__YOUR OBJECTIVE__.
Note each line where "slide" appears, and copy it.

[start SUPPLIED INFORMATION]

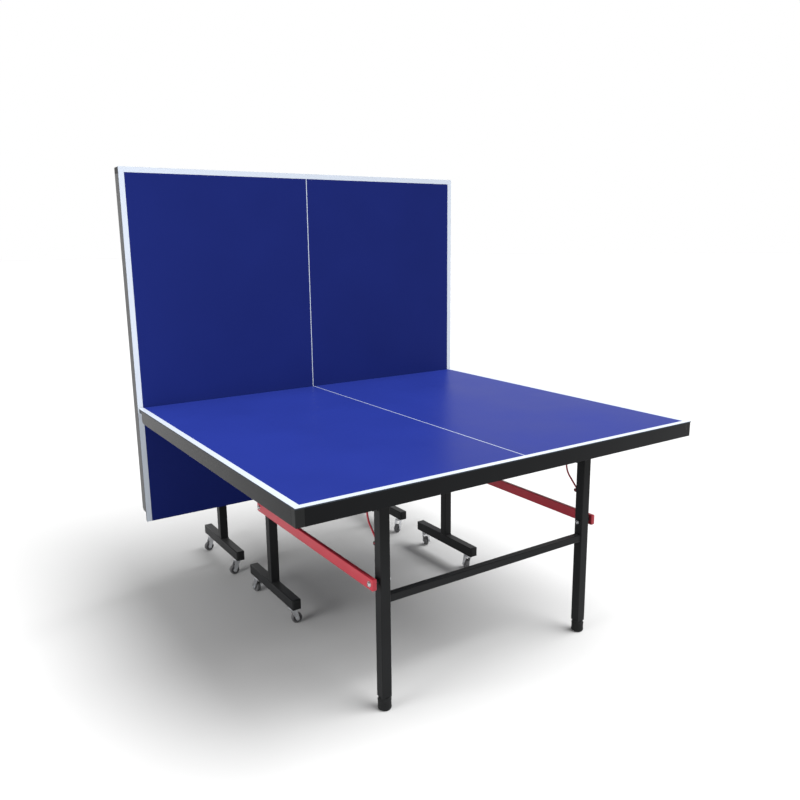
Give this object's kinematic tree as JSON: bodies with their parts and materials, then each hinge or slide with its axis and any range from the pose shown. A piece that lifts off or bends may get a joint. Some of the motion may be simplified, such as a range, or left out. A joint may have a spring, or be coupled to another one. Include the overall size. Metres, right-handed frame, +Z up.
{
  "type": "table tennis table",
  "caption": "Playback table tennis table: one half open on legs, the other folded upright; both on castered trolleys with fold linkages.",
  "frame": {"origin": "centre of the footprint on the floor, halfway between the near end line and the back of the far trolley", "axes": "+X across the table to the right of someone at the near end, +Y from the near end towards the folded half, +Z up"},
  "size_m": [1.525, 1.685, 1.662],
  "materials": {
    "playfield": "painted chipboard, semi-gloss blue",
    "lines": "white line coat",
    "edge_rail": "satin charcoal powder coat",
    "black_frame": "satin black powder coat",
    "red_bar": "semi-gloss red powder coat",
    "zinc": "bright zinc plate",
    "black_plastic": "moulded black plastic",
    "wheel": "dark grey moulded tread"
  },
  "bodies": {
    "near_top": {"near_board": "playfield", "near_lines": "lines", "near_aprons": "edge_rail", "near_top_frame": "black_frame", "near_corner_guards": "black_plastic", "near_brackets": "black_frame", "near_pivot_bolts": "zinc"},
    "near_trolley": {"near_t_frame_left": "black_frame", "near_t_frame_right": "black_frame", "near_cross_tube": "black_frame", "near_bar_caps": "black_plastic"},
    "near_legs": {"near_leg_left": "black_frame", "near_leg_right": "black_frame", "near_leg_crossbar": "black_frame"},
    "near_links": {"near_link_left": "red_bar", "near_link_right": "red_bar", "near_link_bolts": "zinc"},
    "near_foot_left_body": {"near_foot_left": "black_plastic"},
    "near_lock_left_body": {"near_lock_left": "red_bar"},
    "near_foot_right_body": {"near_foot_right": "black_plastic"},
    "near_lock_right_body": {"near_lock_right": "red_bar"},
    "far_top": {"far_board": "playfield", "far_lines": "lines", "far_aprons": "edge_rail", "far_top_frame": "black_frame", "far_corner_guards": "black_plastic", "far_brackets": "black_frame", "far_pivot_bolts": "zinc"},
    "far_trolley": {"far_t_frame_left": "black_frame", "far_t_frame_right": "black_frame", "far_cross_tube": "black_frame", "far_bar_caps": "black_plastic"},
    "far_legs": {"far_leg_left": "black_frame", "far_leg_right": "black_frame", "far_leg_crossbar": "black_frame"},
    "far_links": {"far_link_left": "red_bar", "far_link_right": "red_bar", "far_link_bolts": "zinc"},
    "far_foot_left_body": {"far_foot_left": "black_plastic"},
    "far_lock_left_body": {"far_lock_left": "red_bar"},
    "far_foot_right_body": {"far_foot_right": "black_plastic"},
    "far_lock_right_body": {"far_lock_right": "red_bar"},
    "near_left_outer_swivel": {"near_left_outer_fork": "zinc"},
    "near_left_outer_roller": {"near_left_outer_wheel": "wheel"},
    "near_left_inner_swivel": {"near_left_inner_fork": "zinc"},
    "near_left_inner_roller": {"near_left_inner_wheel": "wheel"},
    "near_right_outer_swivel": {"near_right_outer_fork": "zinc"},
    "near_right_outer_roller": {"near_right_outer_wheel": "wheel"},
    "near_right_inner_swivel": {"near_right_inner_fork": "zinc"},
    "near_right_inner_roller": {"near_right_inner_wheel": "wheel"},
    "far_left_outer_swivel": {"far_left_outer_fork": "zinc"},
    "far_left_outer_roller": {"far_left_outer_wheel": "wheel"},
    "far_left_inner_swivel": {"far_left_inner_fork": "zinc"},
    "far_left_inner_roller": {"far_left_inner_wheel": "wheel"},
    "far_right_outer_swivel": {"far_right_outer_fork": "zinc"},
    "far_right_outer_roller": {"far_right_outer_wheel": "wheel"},
    "far_right_inner_swivel": {"far_right_inner_fork": "zinc"},
    "far_right_inner_roller": {"far_right_inner_wheel": "wheel"}
  },
  "joints": [
    {"name": "near_fold", "type": "hinge", "parent": "near_trolley", "child": "near_top", "pos_m": [0, 0.1375, 0.682], "axis": [-1, 0, 0], "range_deg": [0, 90]},
    {"name": "near_leg_fold", "type": "hinge", "parent": "near_top", "child": "near_legs", "pos_m": [0, -0.6505, 0.682], "axis": [-1, 0, 0], "range_deg": [-90, 0]},
    {"name": "near_link_turn", "type": "hinge", "parent": "near_trolley", "child": "near_links", "pos_m": [0, 0.1105, 0.417], "axis": [-1, 0, 0], "range_deg": [0, 90]},
    {"name": "near_foot_left_turn", "type": "hinge", "parent": "near_legs", "child": "near_foot_left_body", "pos_m": [-0.414, -0.6775, 0], "axis": [0, 0, 1], "continuous": true},
    {"name": "near_lock_left_press", "type": "hinge", "parent": "near_legs", "child": "near_lock_left_body", "pos_m": [-0.414, -0.6525, 0.526], "axis": [1, 0, 0], "range_deg": [0, 8], "stiffness_Nm_per_rad": 0.5},
    {"name": "near_foot_right_turn", "type": "hinge", "parent": "near_legs", "child": "near_foot_right_body", "pos_m": [0.414, -0.6775, 0], "axis": [0, 0, 1], "continuous": true},
    {"name": "near_lock_right_press", "type": "hinge", "parent": "near_legs", "child": "near_lock_right_body", "pos_m": [0.414, -0.6525, 0.526], "axis": [1, 0, 0], "range_deg": [0, 8], "stiffness_Nm_per_rad": 0.5},
    {"name": "far_fold", "type": "hinge", "parent": "far_trolley", "child": "far_top", "pos_m": [0, 0.6155, 0.682], "axis": [-1, 0, 0], "range_deg": [0, 90]},
    {"name": "far_leg_fold", "type": "hinge", "parent": "far_top", "child": "far_legs", "pos_m": [0, 0.6155, 1.47], "axis": [-1, 0, 0], "range_deg": [-90, 0]},
    {"name": "far_link_turn", "type": "hinge", "parent": "far_trolley", "child": "far_links", "pos_m": [0, 0.6425, 0.417], "axis": [-1, 0, 0], "range_deg": [0, 90]},
    {"name": "far_foot_left_turn", "type": "hinge", "parent": "far_legs", "child": "far_foot_left_body", "pos_m": [-0.414, 0.6425, 0.788], "axis": [0, 0, 1], "continuous": true},
    {"name": "far_lock_left_press", "type": "hinge", "parent": "far_legs", "child": "far_lock_left_body", "pos_m": [-0.414, 0.6175, 1.314], "axis": [-1, 0, 0], "range_deg": [0, 8], "stiffness_Nm_per_rad": 0.5},
    {"name": "far_foot_right_turn", "type": "hinge", "parent": "far_legs", "child": "far_foot_right_body", "pos_m": [0.414, 0.6425, 0.788], "axis": [0, 0, 1], "continuous": true},
    {"name": "far_lock_right_press", "type": "hinge", "parent": "far_legs", "child": "far_lock_right_body", "pos_m": [0.414, 0.6175, 1.314], "axis": [-1, 0, 0], "range_deg": [0, 8], "stiffness_Nm_per_rad": 0.5},
    {"name": "far_roll", "type": "slide", "parent": "near_trolley", "child": "far_trolley", "axis": [0, 1, 0], "range_m": [0, 0.3221]},
    {"name": "near_left_outer_turn", "type": "hinge", "parent": "near_trolley", "child": "near_left_outer_swivel", "pos_m": [-0.414, -0.0445, 0.066], "axis": [0, 0, 1], "continuous": true},
    {"name": "near_left_outer_spin", "type": "hinge", "parent": "near_left_outer_swivel", "child": "near_left_outer_roller", "pos_m": [-0.39806, -0.04589, 0.02], "axis": [0.0872, 0.9962, 0], "continuous": true},
    {"name": "near_left_inner_turn", "type": "hinge", "parent": "near_trolley", "child": "near_left_inner_swivel", "pos_m": [-0.414, 0.2655, 0.066], "axis": [0, 0, 1], "continuous": true},
    {"name": "near_left_inner_spin", "type": "hinge", "parent": "near_left_inner_swivel", "child": "near_left_inner_roller", "pos_m": [-0.41678, 0.28126, 0.02], "axis": [-0.9848, -0.1736, 0], "continuous": true},
    {"name": "near_right_outer_turn", "type": "hinge", "parent": "near_trolley", "child": "near_right_outer_swivel", "pos_m": [0.414, -0.0445, 0.066], "axis": [0, 0, 1], "continuous": true},
    {"name": "near_right_outer_spin", "type": "hinge", "parent": "near_right_outer_swivel", "child": "near_right_outer_roller", "pos_m": [0.41814, -0.02905, 0.02], "axis": [-0.9659, 0.2588, 0], "continuous": true},
    {"name": "near_right_inner_turn", "type": "hinge", "parent": "near_trolley", "child": "near_right_inner_swivel", "pos_m": [0.414, 0.2655, 0.066], "axis": [0, 0, 1], "continuous": true},
    {"name": "near_right_inner_spin", "type": "hinge", "parent": "near_right_inner_swivel", "child": "near_right_inner_roller", "pos_m": [0.42626, 0.27579, 0.02], "axis": [-0.6428, 0.766, 0], "continuous": true},
    {"name": "far_left_outer_turn", "type": "hinge", "parent": "far_trolley", "child": "far_left_outer_swivel", "pos_m": [-0.414, 0.7975, 0.066], "axis": [0, 0, 1], "continuous": true},
    {"name": "far_left_outer_spin", "type": "hinge", "parent": "far_left_outer_swivel", "child": "far_left_outer_roller", "pos_m": [-0.42994, 0.79611, 0.02], "axis": [0.0872, -0.9962, 0], "continuous": true},
    {"name": "far_left_inner_turn", "type": "hinge", "parent": "far_trolley", "child": "far_left_inner_swivel", "pos_m": [-0.414, 0.4875, 0.066], "axis": [0, 0, 1], "continuous": true},
    {"name": "far_left_inner_spin", "type": "hinge", "parent": "far_left_inner_swivel", "child": "far_left_inner_roller", "pos_m": [-0.43, 0.4875, 0.02], "axis": [0, -1, 0], "continuous": true},
    {"name": "far_right_outer_turn", "type": "hinge", "parent": "far_trolley", "child": "far_right_outer_swivel", "pos_m": [0.414, 0.7975, 0.066], "axis": [0, 0, 1], "continuous": true},
    {"name": "far_right_outer_spin", "type": "hinge", "parent": "far_right_outer_swivel", "child": "far_right_outer_roller", "pos_m": [0.42248, 0.81107, 0.02], "axis": [-0.848, 0.5299, 0], "continuous": true},
    {"name": "far_right_inner_turn", "type": "hinge", "parent": "far_trolley", "child": "far_right_inner_swivel", "pos_m": [0.414, 0.4875, 0.066], "axis": [0, 0, 1], "continuous": true},
    {"name": "far_right_inner_spin", "type": "hinge", "parent": "far_right_inner_swivel", "child": "far_right_inner_roller", "pos_m": [0.39974, 0.48024, 0.02], "axis": [0.454, -0.891, 0], "continuous": true}
  ],
  "couplings": [
    {"joint": "near_leg_fold", "follows": "near_fold", "ratio": -1},
    {"joint": "near_link_turn", "follows": "near_fold", "ratio": 1},
    {"joint": "far_leg_fold", "follows": "far_fold", "ratio": -1},
    {"joint": "far_link_turn", "follows": "far_fold", "ratio": 1},
    {"joint": "far_roll", "follows": "far_fold", "m_per_rad": 0.205}
  ]
}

[end SUPPLIED INFORMATION]

__WRITTEN SOLUTION__.
Give this object's kinematic tree as JSON: bodies with their parts and materials, then each hinge or slide with its axis and any range from the pose shown. A piece that lifts off or bends may get a joint. Some of the motion may be simplified, such as a range, or left out. A joint may have a spring, or be coupled to another one. Include the overall size. Metres, right-handed frame, +Z up.
    {"name": "far_roll", "type": "slide", "parent": "near_trolley", "child": "far_trolley", "axis": [0, 1, 0], "range_m": [0, 0.3221]},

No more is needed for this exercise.